Most SOCs are Level 1, think they're Level 2, and want to be Level 4. You can't skip Level 2. Alert reduction is prerequisite for everything else.
The Results
Six months after deleting 90% of their alerts:
- Alert volume: 4,000/day → 280/day
- True positive rate: 8% → 35%
- Analyst turnover: 40% → 12%
- Mean time to detect (actual incidents): 187 days → 11 days
- MITRE ATT&CK coverage: 23% → 67%
- Incidents detected proactively: 0 → 4 (previously unknown threats identified through threat research)
The CFO noticed too: SIEM licensing dropped 40% (less data ingestion), analyst overtime dropped 75%, and they stopped paying incident response retainers for breaches they were catching themselves.
The Hard Truth
This team's success wasn't about technology. It was about courage—the willingness to admit that most of their detection was theater, and the discipline to cut it.

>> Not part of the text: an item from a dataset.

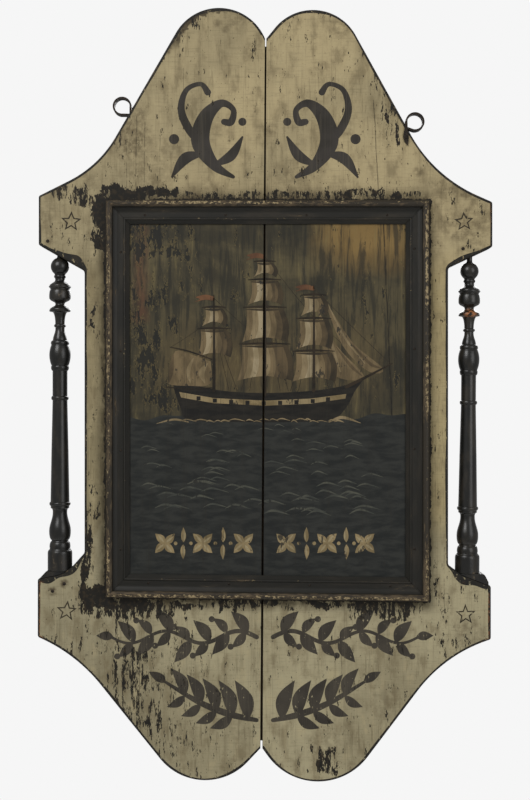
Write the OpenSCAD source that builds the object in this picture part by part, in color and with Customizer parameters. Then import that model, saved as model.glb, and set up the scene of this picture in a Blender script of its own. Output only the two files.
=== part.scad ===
// Hanging tavern sign: two wide planks, framed on both faces, with turned columns between the ears.
// Millimetres. X runs to the right of the front, Y to the back, Z up. The origin is the middle of the sign.
// Where a value holds two numbers, the first is the left side's and the second is the right side's.

/* [Planks] */
// Thickness of both planks
plank_t = 38; // [34:1:50]
// Radius worn on the sawn edges of both faces
arris_r = 3; // [1:0.5:5]
// Radius left on the two edges that meet at the seam
seam_arris = 0.5; // [0.2:0.1:1]
// Height of the notch between the crests
notch_top = 698; // [660:1:720]
// Height of the notch between the lobes
notch_low = -696; // [-715:1:-660]
// Sideways place of the seam at its top
seam_top = 1.8; // [-10:0.1:10]
// Sideways place of the seam at its bottom
seam_low = -6.7; // [-10:0.1:10]
// Width of the open seam at its top
gap_top = 2.4; // [1:0.1:5]
// Width of the open seam at its bottom
gap_low = 3.8; // [1:0.1:6]

/* [Crest and shoulders] */
// Sideways reach of each crest's corner, before it is rounded
crest_x = [80, 109]; // [78:1:120]
// Height of each crest's corner, before it is rounded
crest_z = [873, 830]; // [815:1:880]
// Radius of each crest
crest_r = [98, 96]; // [80:1:100]
// Sideways reach of the bend between the slope and the ear
shoulder_x = [326, 332]; // [300:1:350]
// Height of that bend
shoulder_z = [448, 428]; // [420:1:480]
// Radius of that bend
shoulder_r = [222, 280]; // [150:1:300]

/* [Ears and waist] */
// Sideways reach of each upper ear
ear_x = [444, 447]; // [430:1:490]
// Height of each upper ear's top corner
ear_top = [389, 377]; // [365:1:400]
// Height of each upper ear's lower corner
ear_low = [293, 289]; // [280:1:310]
// Radius on the corners of the ears
ear_r = 5; // [3.5:0.5:8]
// Half the width of the planks between the ears
waist_x = [354, 360]; // [350:1:375]
// Height of the top of the waist
waist_top = [242, 248]; // [230:1:260]
// Height of the bottom of the waist
waist_low = [-312, -336]; // [-340:1:-305]
// Radius where the waist meets the ears
waist_r = 9; // [4:1:15]
// Sideways reach of the bend in the top of each lower ear
seat_x = [390, 386]; // [380:1:400]
// Height of that bend
seat_z = [-352, -355]; // [-360:1:-345]
// Radius of that bend
seat_r = [70, 60]; // [40:1:90]
// Sideways reach of each lower ear
foot_x = [446, 444]; // [430:1:490]
// Height of each lower ear's top corner
foot_top = [-363, -377]; // [-380:1:-360]
// Height of each lower ear's bottom corner
foot_low = [-477, -482]; // [-490:1:-460]

/* [Hips and lobes] */
// Sideways reach of the bend between the lower ear and the lobe
hip_x = [369, 354]; // [340:1:372]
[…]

The security industry sells detection quantity as a proxy for security quality. "We have 400 detection rules" sounds better than "we have 38 detection rules"—unless you know that 347 of those rules never caught anything.
Your SOC doesn't need more alerts. It needs fewer, better alerts and analysts who have time to think. The threats you're missing aren't hiding in the 4,000th alert—they're in the techniques you never learned to detect because you were too busy chasing noise.
Delete the rules. Trust your analysts. Build detection for what matters. The security improvement will surprise you.